University Of California-San Diego, La Jolla CA

Investigators

Abstract

The research enabled by the supported infrastructure has the potential to dramatically impact society in two ways. First, by undermining entire cyber-crime ecosystems: disrupting underground activities, infrastructure, and social networks through strategic intervention. Inhibiting the flow of money reduces the profitability of these activities, thereby subverting the key incentive underlying modern cybercrime. Second, improved efficiency of data center networks will significantly reduce operating costs and increase energy efficiency. The infrastructure will also create educational opportunities for students at a variety of levels, expanding the research skills of postdoc, graduate, and undergraduate students to address both data center network design and security research challenges. This project is to pursue two separate multi-year research agendas. One is to collect and analyze extremely large datasets pertaining to various aspects of Internet malware and cybercrime while concurrently exploring new high-performance hybrid optical/electrical network architectures that dramatically decrease the cost and complexity of the infrastructure required to support such analytics.
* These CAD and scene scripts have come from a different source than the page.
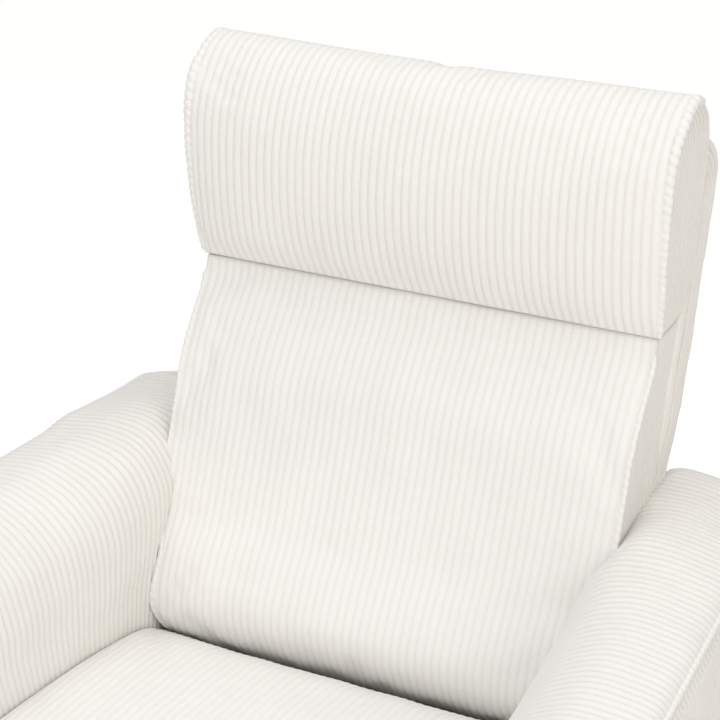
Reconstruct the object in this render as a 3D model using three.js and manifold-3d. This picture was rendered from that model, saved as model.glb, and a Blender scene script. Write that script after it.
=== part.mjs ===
// Push-back recliner armchair in wide-rib corduroy: a fixed seat between two arms, a back that
// reclines on side plates, and a footrest on folding links. Millimetres, +Z up, front towards -Y.
// Profiles are drawn with y = 0 on the seam under the headrest; the last lines centre the chair.
import * as THREE from 'three';
import { mergeVertices } from 'three/addons/utils/BufferGeometryUtils.js';
import Module from 'manifold-3d';

const wasm = await Module();
wasm.setup();

// ---- clearances ----
const touch = 0.3;             // between pieces that touch
const softGap = 3;             // between upholstered pieces that slide past each other

// ---- seat ----
const seatDepth = 510;         // crease to front edge
const seatRear = -150;         // back edge of the cushion
const seatHeight = 424;        // height of the crease
const seatCrown = 28;          // rise of the cushion's middle over the crease
const seatThickness = 67;      // cushion below the crease
const seatLip = 12;            // padded border hanging in front of the seat frame
const footrestGap = 9;         // open gap under that border

// ---- back ----
const backWidth = 510;
const backLean = 16.4;         // degrees from upright, along the rear face
const backTop = 941;           // height where the rear face starts to round over
const backTopRear = 141;       // y of the rear face at that height
const backBottom = 403;
const backCoverThickness = 16;
const backFrameDepth = 22;     // front to rear depth of the wooden back frame
const postWidth = 24;
const railHeight = 38;
const skirtDrop = 130;         // lower rear flap, below the recline pivot
const skirtThickness = 10;
const webbingHeight = 50;
const webbingThickness = 2;

// ---- headrest ----
const headrestBottom = 798;
const headrestTop = 1031;
const headrestBulge = 28;      // how far the roll stands in front of its lower seam

// ---- arms ----
const armHeight = 630;
const armWidth = 152;
const armSwell = 20;           // how far the arms close in just ahead of the back
const swellRear = -95;
const swellFront = -145;
const armFlare = 0.0717;       // sideways spread of the arms per mm, ahead of the swell
const armRear = 142;
const armFrontInset = 5;       // arm front behind the seat front
const armCornerRadius = 60;
const armFoamSide = 14;
const armFoamTop = 80;
const armEndFoam = 22;
const armBoard = 15;

// ---- base ----
const footHeight = 60;
const footRadius = 24;
const stretcherThickness = 20;
const seatRailHeight = 25;
const seatRailWidth = 28;
const rearPanelThickness = 18;
const rearPanelTop = 435;

// ---- mechanism ----
const plateThickness = 3;
const plateInset = 18;         // plate's outer face inside the seat rail's outer face
const plateHeight = 41;
const linkThickness = 6;
const linkWidth = 28;
const linkStep = 8;            // distance between neighbouring link planes
const linkLength = 180;
const linkRestAngle = 100;     // degrees below straight ahead
const pinRadius = 5;
const drivePivotInset = 100;   // behind the seat front
const drivePivotDrop = 41;     // below the springs
const pivotHeight = 360;       // recline pivot
const tubeRadius = 9;

// ---- footrest ----
const footrestHeight = 232;
const footrestBoard = 15;
const footrestPad = 55;
const footrestOffset = 25;     // board ahead of its pivot
const footrestRise = 10;       // board above its pivot

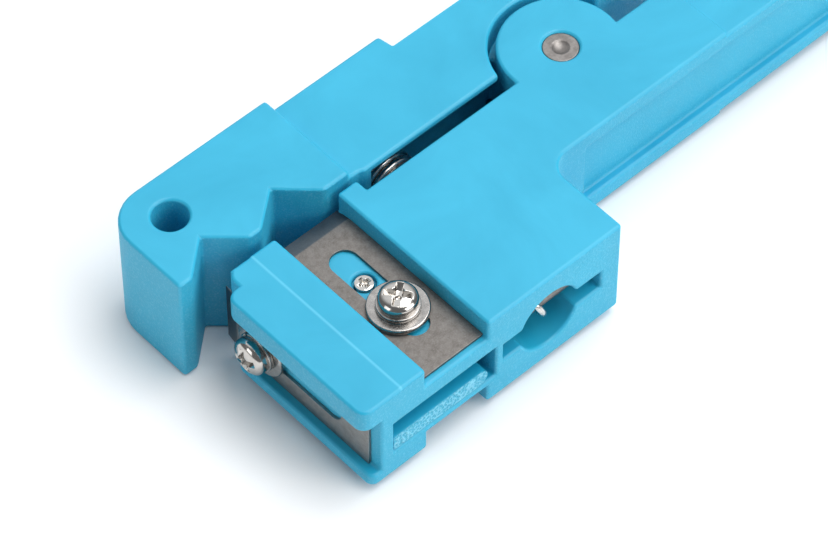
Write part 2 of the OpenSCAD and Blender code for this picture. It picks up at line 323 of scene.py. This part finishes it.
def flat_shaded(piece):
    """Keeps the shading of the flat faces flat right up to the rounded edges."""
    bpy.ops.object.shade_smooth_by_angle(angle=SMOOTH_ANGLE)
    apply_modifier(piece, "WEIGHTED_NORMAL", weight=100, keep_sharp=True)


def joined_copy(node, name):
    """A copy of a CAD node with its loose triangles joined into whole faces."""
    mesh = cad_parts[node].data.copy()
    mesh.name = name
    mesh.materials.clear()
    piece = bpy.data.objects.new(name, mesh)
    bpy.context.scene.collection.objects.link(piece)
    select_only(piece)
    bpy.ops.object.mode_set(mode="EDIT")
    bpy.ops.mesh.select_all(action="SELECT")
    bpy.ops.mesh.remove_doubles(threshold=JOIN_WITHIN)
    bpy.ops.mesh.dissolve_limited(angle_limit=WHOLE_FACE_ANGLE)
    bpy.ops.object.mode_set(mode="OBJECT")
    return piece


def stands_for(piece, node, body, finish):
    """Gives a piece its finish, and has it stand for a CAD node and move with a body."""
    piece.data.materials.clear()
    piece.data.materials.append(finish)
    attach(piece, body)
    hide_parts(node)


def softened(node, name, radius, body, finish, segments=2):
    """The CAD node again, with rounded edges and its finish."""
    piece = joined_copy(node, name)
    round_edges(piece, radius, segments)
    flat_shaded(piece)
    stands_for(piece, node, body, finish)


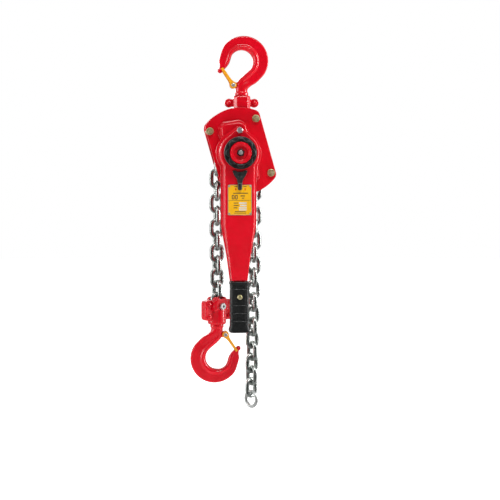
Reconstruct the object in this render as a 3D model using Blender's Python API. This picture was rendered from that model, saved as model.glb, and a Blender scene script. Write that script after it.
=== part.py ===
"""Lever chain hoist, 3.2 t class, as an assembly of its separate pieces.

Lengths in the functions below are millimetres; mesh_object() turns them into metres.
X is to the right, Y to the rear and Z up. The world origin is the seat of the top hook, the point
that a beam clamp or shackle touches. Most pieces are laid out from the pinion shaft's axis, which runs
along Y through SHAFT_X, SHAFT_Z.
"""

import math

import bmesh
import bpy
from mathutils import Matrix, Vector

MM = 0.001
GAP = 0.35

# Chain: round steel links
WIRE = 10.0
PITCH = 28.0
LINK_HALF_WIDTH = 12.0
LINK_HALF_LENGTH = 18.9
LINK_SIDES = 5
SHEAVE_POCKETS = 5
POCKET_ANGLE = 180 / SHEAVE_POCKETS
CHAIN_RADIUS = PITCH / 2 / math.tan(math.radians(POCKET_ANGLE / 2))
LOAD_LINKS = 12
SLACK_LINKS = 19
BLOCK_YAW = 33.0
SLACK_TWIST = 38.0
SLACK_LEAN = 8.0
STOP_RING_RADIUS = 17.0
STOP_RING_WIRE = 4.2

# Hook: shank on the load line, bowl centre above the collar
SHANK_RADIUS = 13.3
COLLAR_RADIUS = 16.5
COLLAR_HEIGHT = 7.0
BOWL_RADIUS = 25.5
BOWL_HEIGHT = 75.7
BACK_RADIUS = 55.3
BACK_CENTRE = (5.3, 78.3)
LATCH_PIVOT = (-19.0, 23.5)
LATCH_TIP = (-45.0, 61.5)
HOOK_SEAT = BOWL_HEIGHT + BOWL_RADIUS

# Frame
COLLAR_OVER_SHAFT = 129.7
SHAFT_X = -13.0
SHAFT_Z = -(HOOK_SEAT + COLLAR_OVER_SHAFT)
PLATE_INNER = 23.0
PLATE_OUTER = 27.0
PLATE_TILT = 15.7
PLATE_CENTRE = (9.0, 4.9)
PLATE_RADIUS = 97.5
PLATE_HALF_WIDTH = 63.3
STAY_CENTRE = (8.3, 2.7)
STAY_HALF_WIDTH = 53.5
STAY_HALF_HEIGHT = 62.9
STAY_SHOULDER = 7.0
STAYS = ((-1, 1), (1, 1), (1, -1))
YOKE_PIN_HEIGHT = 78.0
YOKE_EAR_HEIGHT = 113.0
YOKE_EAR_REACH = 28.5
HOOK_PIN_RADIUS = 7.0
HOOK_PIN_Y = (-25.3, 26.8)
SHAFT_BORE = 19.5

# Gear train: two stages of three to one, side by side
GEAR_DISTANCE = 40.0
FIRST_TEETH = (10, 30)
SECOND_TEETH = (8, 24)
LOAD_GEAR_Y = (30.0, 42.0)
FIRST_STAGE_Y = (44.5, 55.0)
GEAR_COVER_Y = (27.35, 68.0)
FIRST_MODULE = 2.0
SECOND_MODULE = 2.5
GEAR_PLAY = 0.5
LONG_AXIS = math.radians(90 + PLATE_TILT)

# Brake and lever, from the front plate outwards
BRAKE_COVER_Y = (-27.35, -61.5)
RATCHET_TIP = 38.0
RATCHET_ROOT = 32.5
RATCHET_TEETH = 10
RATCHET_PHASE = math.radians(100.7)
BRAKE_PAWL_PIVOT = (-25.5, 54.5)
BRAKE_PAWL_REACH = 26.0
BRAKE_PAWL_ANGLE = math.radians(-30)
LEVER_BACK_Y = -64.3
LEVER_SEAM_Y = -67.3
LEVER_FRONT_Y = -98.0
LEVER_WALL = 3.0
LOBE_HEIGHT = 49.2
SELECTOR_DROP = 51.6
CHANGE_TEETH = 20
CHANGE_TIP = 30.0
CHANGE_ROOT = 26.0
PAWL_ARM = 24.0
PAWL_SPREAD = 35.0
GRIP_TOP = -281.0
GRIP_BOTTOM = -395.0
GRIP_SCREW_Z = -316.0
GRIP_CENTRE_Y = -82.0
WHEEL_Y = (-105.4, -126.5)
WHEEL_RADIUS = 35.6
WHEEL_LOBES = 8
WHEEL_NUT_Y = (-123.4, -117.9)

# Corners of the brake cover's outline, each with the radius that rounds it
COVER_CORNERS = (
    ((-42.5, 57.0), 6), ((-41.0, 39.0), 6), ((-36.6, 27.4), 6), ((-43.8, 9.7), 8), ((-43.8, -12.6), 8),
    ((-37.0, -36.0), 10), ((-33.0, -60.0), 8), ((52.0, -60.5), 6), ((49.2, -31.8), 10), ((56.7, 2.2), 14),
    ((41.9, 31.8), 12), ((27.1, 46.6), 10), ((18.2, 68.7), 8), ((3.4, 74.7), 12), ((-33.5, 68.7), 8),
)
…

This award supports compute and storage resources to both conduct the analytics required for the Ecrime research, while simultaneously serving as a testbed for our prototype hybrid network switches. The research enabled by this infrastructure has two key components: 1) Through in-depth empirical analyses of a range of online criminal activities, the PIs are developing an understanding of the shape of key economic and social forces---as seen at scale---in terms of relevance for both attackers and defenders. 2) Characterizing network traffic generated by large-scale data analytics, focusing specifically on identifying the class of network traffic that a circuit switch can support as well as the partitioning of the traffic between the circuit and packet portions of the network.